As Howe’s other son, Marty, and Michigan Gov. Rick Snyder looked on, Harper praised the former NHLer as a proud Canadian who is not only a national hero in Canada but also an idol in Detroit.

His name fully deserves to be on the planned span joining two countries that share a special bond, the prime minister said after unveiling a portrait of a youthful Howe.

“I don’t think we could think of a better person who symbolizes that relationship than Gordie Howe,” Harper said. “Very few people are living legends and it’s great to be able to honour this living legend.”

The Windsor-Detroit corridor is the busiest commercial crossing between the two countries and the lone existing bridge, whose owner has fought the new one, has long been a bottleneck.

The still-to-be built bridge — expected to cost well in excess of $1 billion — is on track to be up and running in 2020, Harper said.

Snyder said the Howe name was an inspiration and a legend in both Canada and Michigan, and therefore a good choice for the span.

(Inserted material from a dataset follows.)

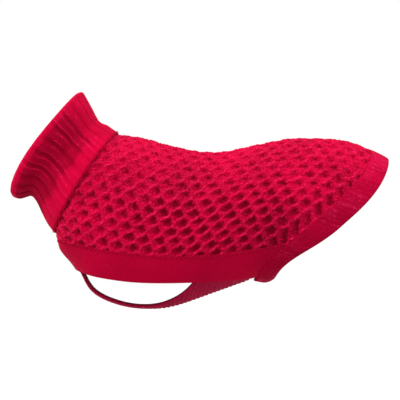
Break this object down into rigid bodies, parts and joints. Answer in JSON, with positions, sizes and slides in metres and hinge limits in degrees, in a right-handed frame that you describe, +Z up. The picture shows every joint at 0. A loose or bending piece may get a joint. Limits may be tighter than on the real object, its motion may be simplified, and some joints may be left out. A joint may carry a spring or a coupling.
{
  "type": "dog sweater",
  "caption": "Knitted sweater for a small dog, filled out as worn: ribbed turn-down collar, honeycomb body, banded hem, open leg holes and a strap between the front legs.",
  "frame": {"origin": "inside of the back panel at the withers, where the wearer's back holds the sweater up", "axes": "+X from the neck towards the tail, +Y towards the dog's right side, +Z up"},
  "size_m": [0.3769, 0.12, 0.2163],
  "materials": {
    "honeycomb_knit": "matte acrylic yarn in a honeycomb tuck stitch, lightly napped",
    "rib_collar": "matte rib knit",
    "fine_band": "matte fine-gauge knit",
    "rear_edging": "matte fine-gauge knit, ribbed across",
    "belly_rib": "matte fine rib knit"
  },
  "bodies": {
    "root": {"body_panel": "honeycomb_knit", "collar": "rib_collar", "leg_band": "fine_band", "rear_band": "rear_edging", "belly_panel": "belly_rib"}
  },
  "joints": []
}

Murray Howe called it fitting the bridge connects Windsor to Detroit because his German grandmother landed in the Ontario city a century ago, making it her home before heading to Saskatchewan.

And Howe has called Detroit his home since beginning his career with the Red Wings in 1946, his son said.

“Our mother and father’s goal was always to be a bridge between people, and especially a bridge between the people of the United States and Canada,” Murray Howe said. “This bridge will stand as a beautiful symbol of their efforts.”

In 2005, the city of Saskatoon, where Howe moved as an infant, and the province of Saskatchewan honoured him by naming the street in front of the city’s largest arena “Mr. Hockey Gordie Howe Lane.”

“I’ve been running over people for a long time, now people get a chance to run over me,” Howe quipped at the time.

Howe was a six-time winner of the Hart Trophy for most valuable player and also took home the Art Ross Trophy as playoff MVP six times. He ranked among the Top Five in NHL scoring for 20 straight years.